Essa mudança política e cultural se caracteriza pelo aumento da autoestima da população negra, que se confirma pela alteração de postura diante de situações de racismo. É cada vez maior o número dos que denunciam. São famosos e anônimos como: a cobradora, em Brasília, após pane no ônibus; a estudante que postou fotos com o namorado branco; a jornalista Maju Coutinho, moça do tempo do Jornal Nacional; a atriz Thaís Araújo; e vários jogadores de futebol, entre os quais está o goleiro Aranha, do Santos, que por sua atitude firme virou símbolo da luta antirracismo. Enfrentou as críticas do próprio Pelé, para quem o goleiro “se precipitou” ao reagir. Porém, denunciar é essencial para romper a expectativa da burguesia de ter negros (as) sempre “domesticados” e “embranquecidos”, que para serem aceitos pela sociedade neguem sua origem e se esforcem para parecerem brancos.

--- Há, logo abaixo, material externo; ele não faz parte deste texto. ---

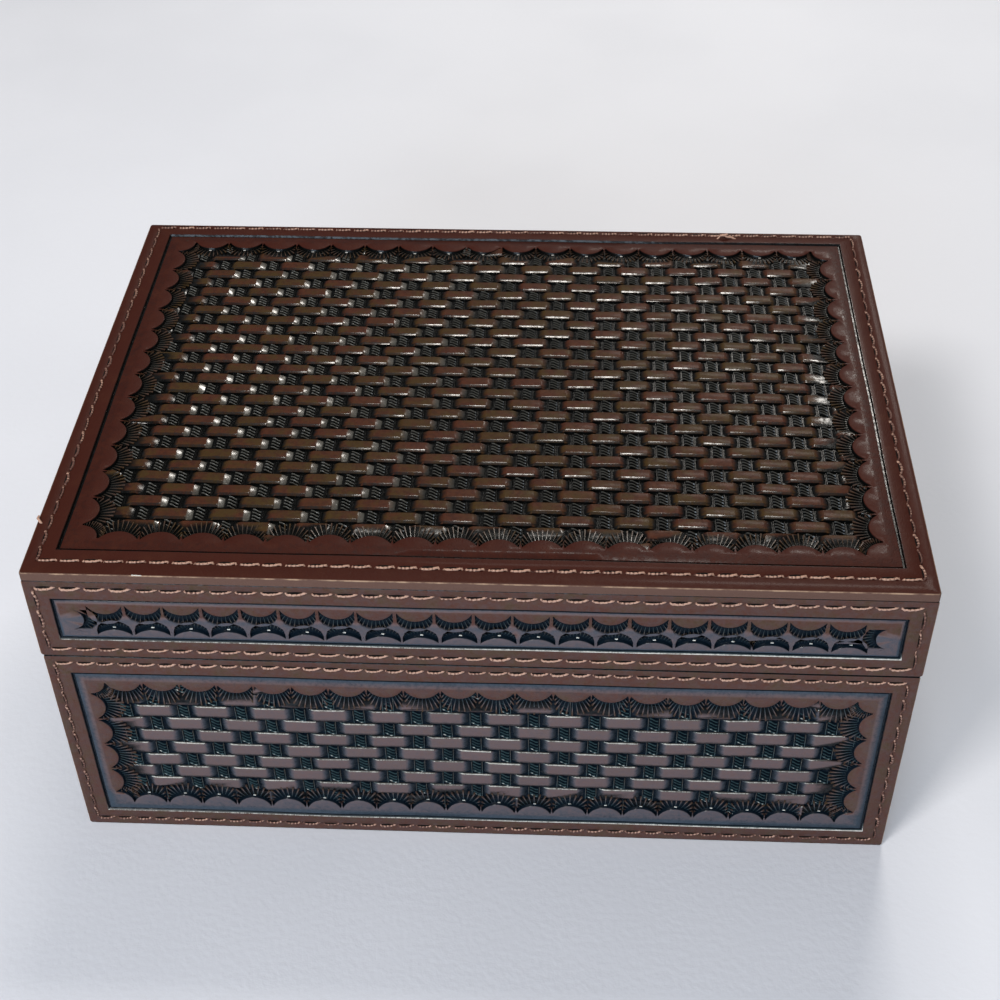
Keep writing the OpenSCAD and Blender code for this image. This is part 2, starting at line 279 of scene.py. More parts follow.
class Panel:
    """A flat leather panel of the frame, and how its tooling is laid out."""

    def __init__(self, node, outward, up, body, plan):
        self.node = node
        self.body = body
        self.plan = plan
        self.on_top = node == "lid_top_leather"
        outward, up = Vector(outward), Vector(up)
        right = up.cross(outward)
        low, high = (Vector(corner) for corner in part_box(node))
        size = high - low
        self.half_w = abs(size.dot(right)) / 2
        self.half_h = abs(size.dot(up)) / 2
        self.field_w = self.half_w - plan.field.x
        self.field_h = self.half_h - plan.field.y
        middle = (low + high) / 2 + outward * abs(size.dot(outward)) / 2
        axes = Matrix((right, up, outward)).transposed()
        self.place = Matrix.Translation(middle) @ axes.to_4x4()
        self.seed = Vector((rng.uniform(-50, 50), rng.uniform(-50, 50), 0))
        self.notches = []
        if node.endswith("back_leather"):
            self.notches = [f"{side}_hinge_{body}_leaf" for side in ("left", "right")]

    def edge(self, point):
        """How far a flat point lies from the panel's edge."""
        return min(self.half_w - abs(point.x), self.half_h - abs(point.y))

    def wander(self, point):
        """The drift of a hand-held tool, which dies away at the panel's edge."""
        sample = noise.noise_vector(point / WANDER_SPAN + self.seed)
        hold = clamp((self.edge(point) - self.plan.edge_r) / WANDER_HOLD) * HAND_WANDER
        return Vector((sample.x * hold, sample.y * hold, 0))


class Shell:
    """One shell stamp: the middle of its inner arc, that arc's radius, and which way it faces."""

    def __init__(self, centre, radius, facing, half_angle, reach, room):
        self.centre = centre
        self.radius = radius
        self.facing = facing
        self.half_angle = half_angle
        self.reach = reach
        self.room = room

    def flute_length(self, turn):
        """How far the fan reaches past the arc, in the room its neighbours leave."""
        length = self.reach * (0.2 + 0.8 * math.cos(1.46 * turn / self.half_angle))
        beside = abs(math.sin(turn))
        return min(length, self.room / beside - self.radius) if beside > 0.1 else length

    def outline(self, shrink, level, share=0.0):
        """Points along the arc, or this share of the way out to the fan's end."""
        for i in range(ARC_STEPS + 1):
            across = 1 - 2 * i / ARC_STEPS
            turn = self.half_angle * across
            radius = self.radius - shrink * (1 - across ** 6) + share * self.flute_length(turn)
            x, y = self.centre + radius * ray(self.facing + turn).xy
            yield Vector((x, y, level))

    def sees(self, point):
        """(distance past the inner arc, flute length there), or None beside the fan."""
        away = point - self.centre
        turn = (math.atan2(away.y, away.x) - self.facing + math.pi) % math.tau - math.pi
        if abs(turn) > self.half_angle:
            return None
        return away.length - self.radius, self.flute_length(turn)

    def in_row(self, after):
        """Whether the next shell stands beside this one, and not round a corner."""
        return abs(self.facing - after.facing) < 0.2

    def inward(self, after):
        """The way into the field, halfway between this shell and the next."""
        return ray((self.facing + after.facing) / 2)


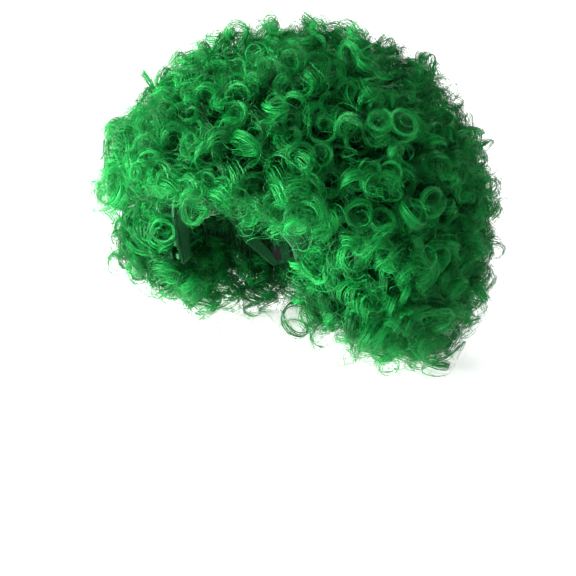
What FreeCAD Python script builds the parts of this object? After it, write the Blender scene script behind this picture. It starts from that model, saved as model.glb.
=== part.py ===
"""Curly costume wig on a stretch-net cap, with two size adjusters at the nape.

Millimetres. +Z is up, the wearer faces -Y, and the wearer's left is +X. The origin is the
centre of the head's cranium, so the cap is built from ellipsoid layers about the origin.
The layers, from the head outwards, are: tapes and bindings, the net, the weft tracks, the hair.
The wefts and the rows of curls run in rings about the crown axis, which leans backwards.
The nape band and the size adjusters turn about a vertical axis, the centre of the nape's curve.
"""
import FreeCAD, Part
import os
import Sketcher

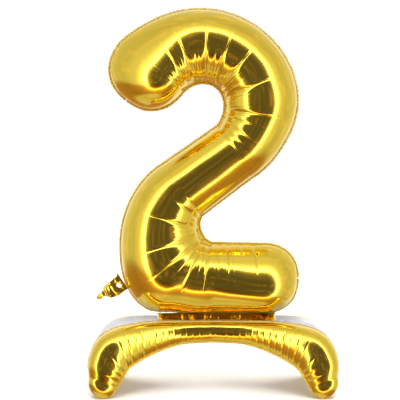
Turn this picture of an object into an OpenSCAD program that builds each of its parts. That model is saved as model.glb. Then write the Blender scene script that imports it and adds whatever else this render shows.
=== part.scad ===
// Standing foil number balloon: an inflated figure 2 on a four-legged inflated base.
// Millimetres, +Z up. The origin is on the floor under the middle of the base,
// the figure's weld lies in the plane y = 0, and the reader of the figure stands at -Y.

/* [Foil] */
// Wall of a foil sheet, drawn thicker than the real 0.03 so that it is a solid
foil_t = 0.5; // [0.4:0.1:0.8]
// Wall of a clear valve or web film
film_t = 0.3; // [0.2:0.1:0.5]
// Width of the heat-welded margin round every inflated piece
margin_w = 4; // [3:0.5:5]
// Thickness of the two welded layers together
margin_t = 0.8; // [0.6:0.1:1]

/* [Figure] */
// Height of the bowl's centre above the floor
bowl_z = 589; // [585:1:595]
// Height of the lower corner's centre above the floor
corner_z = 331; // [328:1:334]
// Where the foot bar's round end starts, to the right of the middle
foot_end_x = 103; // [90:1:110]
// Half thickness of the tube where it is 76 mm to each side of its spine
tube_half_depth = 66; // [60:1:72]

/* [Base] */
// How far each foot's end stands to the left or right of the middle
foot_x = 222; // [216:1:228]
// How far each foot's end stands to the front or rear of the middle
foot_y = 80; // [76:1:86]
// Lean of each lobe's upper weld towards the middle plane, in degrees
lobe_lean = 19; // [16:1:24]
// Left end of the foil neck that carries the figure
neck_left = -117; // [-125:1:-100]
// Right end of the foil neck that carries the figure
neck_right = 132; // [115:1:140]
// Height of the line where the neck grips the figure's margin
neck_top = 157; // [156.5:0.5:157.5]

/* [Filling tails] */
// Width of the figure's filling tail
tail_w = 40; // [36:1:42]
// Length of the figure's filling tail to the middle of its tip
tail_l = 58; // [54:1:62]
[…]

Felizmente há um avanço de consciência, que não se deve somente às atitudes individuais de coragem, mas também às mobilizações populares. Expressam resistência os que descem da favela e protestam no asfalto, como na busca pelo Amarildo, pedreiro desaparecido da Favela da Rocinha (RJ), assassinado pela polícia; e os jovens da periferia de Osasco (SP), a maioria negros, quando saíram às ruas contra a chacina praticada por policias, que deixou 19 mortos.
O capitalismo fez dos negros (as) suas vítimas preferenciais, pois a “libertação” promovida pela elite branca os deixou sem eira nem beira, sem casa para morar, sem chão para plantar, sem direito a estudar. A manutenção do racismo interessa aos empresários, banqueiros e latifundiários para que possam contar sempre com mão de obra mais barata.
Não se pode perder de vista que há persistência no combate à herança histórica de escravidão, segregação racial e racismo. A criação de uma data destinada à valorização da raça negra tem contribuído para que a população negra possa conhecer e julgar sua realidade, sob a perspectiva de ser reconhecido por seus valores, sua luta, por sua história. A pseudolibertação se deu, mas é necessária nova abolição para tornar livres mulheres e homens: negros, brancos, índios, que em pleno século XXI seguem lutando contra o sistema capitalista.
A raiz da história de luta do povo brasileiro por liberdade tem origem negra. Mas, as verdadeiras e duradouras conquistas dos negros estão intimamente ligadas às lutas e às conquistas da classe trabalhadora, pois a verdadeira abolição só será alcançada com a vitória de uma sociedade socialista.


Nota * O Dia Nacional de Zumbi e da Consciência Negra, celebrado em 20 de novembro, instituído Lei nº 12.519/ 2011;  A Lei nº 12.711/2012, sanciona pelo Decreto nº 7.824/2012, que define as condições gerais de reservas de vagas para as instituições federais de educação superior e ainda a Portaria Normativa nº 18/2012 que prevê as modalidades das reservas de vagas e as fórmulas para cálculo, fixa as condições para concorrer às vagas reservadas e estabelece a sistemática de preenchimento das vagas reservadas;  Lei 10.639/2003 que altera a  Lei no 9.394/1996 que inclui o estudo da História da África e dos Africanos, a luta dos negros no Brasil, a cultura negra brasileira e o negro na formação da sociedade nacional, resgatando a contribuição do povo negro nas áreas social, econômica e política pertinentes à História do Brasil.